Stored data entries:
★ ★ ★

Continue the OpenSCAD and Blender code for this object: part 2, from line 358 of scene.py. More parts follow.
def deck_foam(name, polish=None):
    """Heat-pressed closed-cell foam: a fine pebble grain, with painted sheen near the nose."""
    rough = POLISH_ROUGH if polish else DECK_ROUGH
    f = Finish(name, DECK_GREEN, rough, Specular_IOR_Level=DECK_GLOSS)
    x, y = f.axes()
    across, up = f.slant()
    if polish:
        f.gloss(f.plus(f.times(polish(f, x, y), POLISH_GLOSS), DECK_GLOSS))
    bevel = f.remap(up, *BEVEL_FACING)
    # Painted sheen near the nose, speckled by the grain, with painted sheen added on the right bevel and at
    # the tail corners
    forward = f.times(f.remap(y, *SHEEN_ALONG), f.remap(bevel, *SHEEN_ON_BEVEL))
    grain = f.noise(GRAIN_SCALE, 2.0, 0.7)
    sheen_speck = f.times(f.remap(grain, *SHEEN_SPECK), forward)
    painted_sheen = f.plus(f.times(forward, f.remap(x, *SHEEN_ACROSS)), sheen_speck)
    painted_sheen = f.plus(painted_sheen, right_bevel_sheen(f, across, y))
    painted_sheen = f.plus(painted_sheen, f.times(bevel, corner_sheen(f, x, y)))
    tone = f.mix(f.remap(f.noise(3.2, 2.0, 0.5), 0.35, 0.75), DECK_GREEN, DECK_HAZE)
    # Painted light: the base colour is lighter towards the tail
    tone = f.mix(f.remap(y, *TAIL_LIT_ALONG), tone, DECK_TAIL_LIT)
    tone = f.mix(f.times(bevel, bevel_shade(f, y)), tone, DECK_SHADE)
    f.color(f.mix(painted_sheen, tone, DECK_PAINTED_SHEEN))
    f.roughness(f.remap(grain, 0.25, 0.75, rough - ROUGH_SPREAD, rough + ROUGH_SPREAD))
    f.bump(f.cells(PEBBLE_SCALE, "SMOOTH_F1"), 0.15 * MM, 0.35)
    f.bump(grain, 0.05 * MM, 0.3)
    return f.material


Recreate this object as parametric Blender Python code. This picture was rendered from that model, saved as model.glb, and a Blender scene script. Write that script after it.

★ ★ ★

### Goal
Repeat the records above exactly, leaving none out.

### Task output
Continue the OpenSCAD and Blender code for this object: part 2, from line 358 of scene.py. More parts follow.
def deck_foam(name, polish=None):
    """Heat-pressed closed-cell foam: a fine pebble grain, with painted sheen near the nose."""
    rough = POLISH_ROUGH if polish else DECK_ROUGH
    f = Finish(name, DECK_GREEN, rough, Specular_IOR_Level=DECK_GLOSS)
    x, y = f.axes()
    across, up = f.slant()
    if polish:
        f.gloss(f.plus(f.times(polish(f, x, y), POLISH_GLOSS), DECK_GLOSS))
    bevel = f.remap(up, *BEVEL_FACING)
    # Painted sheen near the nose, speckled by the grain, with painted sheen added on the right bevel and at
    # the tail corners
    forward = f.times(f.remap(y, *SHEEN_ALONG), f.remap(bevel, *SHEEN_ON_BEVEL))
    grain = f.noise(GRAIN_SCALE, 2.0, 0.7)
    sheen_speck = f.times(f.remap(grain, *SHEEN_SPECK), forward)
    painted_sheen = f.plus(f.times(forward, f.remap(x, *SHEEN_ACROSS)), sheen_speck)
    painted_sheen = f.plus(painted_sheen, right_bevel_sheen(f, across, y))
    painted_sheen = f.plus(painted_sheen, f.times(bevel, corner_sheen(f, x, y)))
    tone = f.mix(f.remap(f.noise(3.2, 2.0, 0.5), 0.35, 0.75), DECK_GREEN, DECK_HAZE)
    # Painted light: the base colour is lighter towards the tail
    tone = f.mix(f.remap(y, *TAIL_LIT_ALONG), tone, DECK_TAIL_LIT)
    tone = f.mix(f.times(bevel, bevel_shade(f, y)), tone, DECK_SHADE)
    f.color(f.mix(painted_sheen, tone, DECK_PAINTED_SHEEN))
    f.roughness(f.remap(grain, 0.25, 0.75, rough - ROUGH_SPREAD, rough + ROUGH_SPREAD))
    f.bump(f.cells(PEBBLE_SCALE, "SMOOTH_F1"), 0.15 * MM, 0.35)
    f.bump(grain, 0.05 * MM, 0.3)
    return f.material


Recreate this object as parametric Blender Python code. This picture was rendered from that model, saved as model.glb, and a Blender scene script. Write that script after it.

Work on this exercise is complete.